Tant que nous ne nous donnons pas la responsabilité de notre situation, nous nous empêchons d'y changer quoique ce soit. Et quelle est la responsabilité de nos aînés lorsque le chômage était au plus bas et le syndicalisme au plus haut ? Quand les aspirations collectives étaient ancrées dans les consciences, que l'idée d'une société alternative ne semblait pas sortir de la tête d'un extra-terrestre, qu'ont fait nos aînés ? 

Ils ont tout simplement géré le quotidien, sans mesurer l'immense pouvoir de changer les choses dont ils disposaient à l'époque. 

Sur cette période on ne peut pas revenir, et malgré tout, grâce à leurs luttes, nous disposons encore de services publics et de matelas de sécurité collectifs qui font que cette société tient encore la route. 

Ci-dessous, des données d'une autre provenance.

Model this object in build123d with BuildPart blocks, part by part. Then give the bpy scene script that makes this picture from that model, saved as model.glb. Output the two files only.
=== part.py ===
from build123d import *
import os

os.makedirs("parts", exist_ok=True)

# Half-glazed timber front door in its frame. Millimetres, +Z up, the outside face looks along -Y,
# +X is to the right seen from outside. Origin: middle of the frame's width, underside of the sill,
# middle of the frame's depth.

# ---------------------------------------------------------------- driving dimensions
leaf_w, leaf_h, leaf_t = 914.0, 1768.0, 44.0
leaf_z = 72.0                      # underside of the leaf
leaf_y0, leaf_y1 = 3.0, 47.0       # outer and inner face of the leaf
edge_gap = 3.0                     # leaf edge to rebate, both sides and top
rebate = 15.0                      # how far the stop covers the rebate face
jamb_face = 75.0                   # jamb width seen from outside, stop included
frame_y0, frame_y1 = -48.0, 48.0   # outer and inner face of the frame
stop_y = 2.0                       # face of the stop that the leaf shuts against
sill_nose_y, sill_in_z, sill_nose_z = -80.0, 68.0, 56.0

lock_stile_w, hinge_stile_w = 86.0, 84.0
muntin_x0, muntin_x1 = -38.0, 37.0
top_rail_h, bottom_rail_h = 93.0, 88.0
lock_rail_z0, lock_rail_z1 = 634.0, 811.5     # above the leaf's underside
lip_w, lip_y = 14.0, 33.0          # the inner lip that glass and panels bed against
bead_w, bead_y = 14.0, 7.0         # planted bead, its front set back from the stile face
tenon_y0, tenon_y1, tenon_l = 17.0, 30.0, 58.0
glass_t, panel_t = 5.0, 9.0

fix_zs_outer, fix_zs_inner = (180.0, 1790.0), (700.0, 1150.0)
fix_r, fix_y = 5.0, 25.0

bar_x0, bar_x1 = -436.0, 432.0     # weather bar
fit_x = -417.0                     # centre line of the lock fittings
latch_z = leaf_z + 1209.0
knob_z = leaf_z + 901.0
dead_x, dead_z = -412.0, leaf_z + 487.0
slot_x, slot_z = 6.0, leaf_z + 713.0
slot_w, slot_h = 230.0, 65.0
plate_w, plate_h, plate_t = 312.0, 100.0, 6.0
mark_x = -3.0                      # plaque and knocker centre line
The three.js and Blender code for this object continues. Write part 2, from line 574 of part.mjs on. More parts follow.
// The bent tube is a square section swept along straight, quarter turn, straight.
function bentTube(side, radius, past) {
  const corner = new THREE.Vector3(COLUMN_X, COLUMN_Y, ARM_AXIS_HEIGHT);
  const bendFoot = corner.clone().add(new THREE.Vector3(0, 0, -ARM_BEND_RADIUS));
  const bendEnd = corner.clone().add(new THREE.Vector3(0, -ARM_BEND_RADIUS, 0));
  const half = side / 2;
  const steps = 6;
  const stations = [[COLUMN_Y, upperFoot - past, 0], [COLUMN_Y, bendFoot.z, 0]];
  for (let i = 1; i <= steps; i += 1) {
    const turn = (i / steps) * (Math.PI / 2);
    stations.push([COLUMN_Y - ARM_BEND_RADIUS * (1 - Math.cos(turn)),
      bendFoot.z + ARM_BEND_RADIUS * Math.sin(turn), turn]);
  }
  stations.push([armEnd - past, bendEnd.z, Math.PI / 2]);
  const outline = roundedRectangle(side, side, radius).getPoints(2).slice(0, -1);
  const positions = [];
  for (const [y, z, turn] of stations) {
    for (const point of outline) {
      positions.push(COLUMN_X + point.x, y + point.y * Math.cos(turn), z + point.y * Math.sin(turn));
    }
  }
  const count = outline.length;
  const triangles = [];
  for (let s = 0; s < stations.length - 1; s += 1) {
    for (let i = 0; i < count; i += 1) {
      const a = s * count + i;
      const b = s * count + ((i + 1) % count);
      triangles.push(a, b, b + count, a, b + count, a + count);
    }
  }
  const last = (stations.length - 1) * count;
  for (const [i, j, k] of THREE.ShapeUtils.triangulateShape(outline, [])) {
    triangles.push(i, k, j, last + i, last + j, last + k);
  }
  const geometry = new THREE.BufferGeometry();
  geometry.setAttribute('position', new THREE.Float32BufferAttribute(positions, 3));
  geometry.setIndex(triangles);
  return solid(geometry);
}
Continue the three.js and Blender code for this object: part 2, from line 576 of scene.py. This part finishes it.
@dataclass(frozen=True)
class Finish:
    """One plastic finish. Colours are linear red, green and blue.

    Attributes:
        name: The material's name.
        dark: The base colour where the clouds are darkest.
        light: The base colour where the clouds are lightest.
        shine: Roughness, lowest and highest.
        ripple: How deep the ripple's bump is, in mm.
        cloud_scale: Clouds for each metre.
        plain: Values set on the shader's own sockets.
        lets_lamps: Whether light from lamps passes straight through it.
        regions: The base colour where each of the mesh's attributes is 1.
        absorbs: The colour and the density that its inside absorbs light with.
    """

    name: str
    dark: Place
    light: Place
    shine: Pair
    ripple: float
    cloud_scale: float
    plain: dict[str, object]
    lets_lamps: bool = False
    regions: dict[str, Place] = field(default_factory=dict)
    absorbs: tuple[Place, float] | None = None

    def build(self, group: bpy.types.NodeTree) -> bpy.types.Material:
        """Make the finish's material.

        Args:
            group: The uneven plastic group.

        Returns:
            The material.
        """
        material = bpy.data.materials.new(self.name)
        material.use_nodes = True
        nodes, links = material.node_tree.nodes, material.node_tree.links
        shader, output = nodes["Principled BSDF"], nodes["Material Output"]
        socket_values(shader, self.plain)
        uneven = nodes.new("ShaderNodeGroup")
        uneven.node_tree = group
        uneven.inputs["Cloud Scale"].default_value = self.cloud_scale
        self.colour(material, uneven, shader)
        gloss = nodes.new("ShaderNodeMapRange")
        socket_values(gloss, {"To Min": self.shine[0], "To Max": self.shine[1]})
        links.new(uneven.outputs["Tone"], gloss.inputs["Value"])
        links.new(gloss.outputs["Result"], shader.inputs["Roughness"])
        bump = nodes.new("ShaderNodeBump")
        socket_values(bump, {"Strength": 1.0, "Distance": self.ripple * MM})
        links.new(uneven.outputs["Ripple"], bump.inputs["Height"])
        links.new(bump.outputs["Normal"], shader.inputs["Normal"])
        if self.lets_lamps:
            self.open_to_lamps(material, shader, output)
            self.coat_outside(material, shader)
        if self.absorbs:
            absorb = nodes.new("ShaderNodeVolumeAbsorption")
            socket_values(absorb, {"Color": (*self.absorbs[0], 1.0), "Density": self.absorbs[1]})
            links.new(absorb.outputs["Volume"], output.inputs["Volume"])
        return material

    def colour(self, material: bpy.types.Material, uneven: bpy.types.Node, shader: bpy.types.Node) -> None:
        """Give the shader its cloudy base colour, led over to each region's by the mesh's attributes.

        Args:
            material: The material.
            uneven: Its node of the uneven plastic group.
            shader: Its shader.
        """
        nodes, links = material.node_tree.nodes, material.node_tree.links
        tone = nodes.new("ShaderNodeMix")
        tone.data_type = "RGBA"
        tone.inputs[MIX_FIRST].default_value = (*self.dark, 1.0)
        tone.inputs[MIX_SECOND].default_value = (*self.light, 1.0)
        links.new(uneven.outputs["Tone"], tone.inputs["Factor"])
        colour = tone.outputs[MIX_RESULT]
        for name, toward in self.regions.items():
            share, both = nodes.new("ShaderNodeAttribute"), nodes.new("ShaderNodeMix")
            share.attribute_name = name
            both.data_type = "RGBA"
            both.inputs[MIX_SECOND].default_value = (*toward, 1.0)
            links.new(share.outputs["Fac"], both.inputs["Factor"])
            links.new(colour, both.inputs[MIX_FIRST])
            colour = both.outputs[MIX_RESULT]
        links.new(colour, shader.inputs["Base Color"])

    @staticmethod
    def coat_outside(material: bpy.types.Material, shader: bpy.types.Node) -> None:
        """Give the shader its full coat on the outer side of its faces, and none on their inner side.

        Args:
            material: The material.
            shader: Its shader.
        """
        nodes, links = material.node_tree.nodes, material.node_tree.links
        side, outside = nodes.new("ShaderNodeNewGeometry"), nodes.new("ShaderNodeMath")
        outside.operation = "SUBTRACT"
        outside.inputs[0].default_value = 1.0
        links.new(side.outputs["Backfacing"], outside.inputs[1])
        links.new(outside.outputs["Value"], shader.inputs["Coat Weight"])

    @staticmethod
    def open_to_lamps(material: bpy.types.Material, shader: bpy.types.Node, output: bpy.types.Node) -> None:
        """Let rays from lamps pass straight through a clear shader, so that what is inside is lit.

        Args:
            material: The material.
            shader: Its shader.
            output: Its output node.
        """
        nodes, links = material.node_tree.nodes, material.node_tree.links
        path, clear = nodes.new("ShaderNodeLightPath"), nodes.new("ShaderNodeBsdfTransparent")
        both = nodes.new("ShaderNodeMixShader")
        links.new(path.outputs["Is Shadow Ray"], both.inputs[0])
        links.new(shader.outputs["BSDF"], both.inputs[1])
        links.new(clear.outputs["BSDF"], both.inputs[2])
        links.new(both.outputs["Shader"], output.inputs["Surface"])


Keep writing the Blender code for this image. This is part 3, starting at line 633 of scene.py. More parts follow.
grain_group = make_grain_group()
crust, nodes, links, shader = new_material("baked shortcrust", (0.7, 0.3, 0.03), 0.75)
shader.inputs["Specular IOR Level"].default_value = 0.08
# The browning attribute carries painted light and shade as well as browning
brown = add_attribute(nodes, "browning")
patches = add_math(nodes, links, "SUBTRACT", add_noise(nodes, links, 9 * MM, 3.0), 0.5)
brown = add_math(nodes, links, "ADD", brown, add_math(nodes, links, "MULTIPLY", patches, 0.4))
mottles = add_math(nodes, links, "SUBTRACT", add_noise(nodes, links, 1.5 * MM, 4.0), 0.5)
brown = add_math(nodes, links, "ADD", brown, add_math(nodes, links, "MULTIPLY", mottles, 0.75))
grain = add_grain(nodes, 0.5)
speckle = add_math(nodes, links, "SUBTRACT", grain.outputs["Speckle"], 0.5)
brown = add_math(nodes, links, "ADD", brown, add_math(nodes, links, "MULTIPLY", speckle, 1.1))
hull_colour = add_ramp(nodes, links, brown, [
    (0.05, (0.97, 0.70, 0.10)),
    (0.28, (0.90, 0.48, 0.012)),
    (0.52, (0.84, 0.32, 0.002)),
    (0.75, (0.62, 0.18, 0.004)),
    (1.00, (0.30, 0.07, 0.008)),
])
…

Mais qu'en sera-t-il une fois le dernier conquis social détricoté, le dernier fleuron de l'industrie nationale démantelé ? La société ne sera plus qu'un amas de ruines où les plus pauvres vivront dans des friches industrielles tandis que la minorité fortunées sera barricadées dans des villes ou quartiers privés. 

Avant d'en arriver là, il faut absolument prendre la mesure de ce qui nous reste comme outils de lutte, partis, syndicats, et de conquis sociaux. Et prendre conscience que sans appropriation sociale du système de production, il ne sera possible de lutter ni contre le gaspillage, ni contre la pénurie.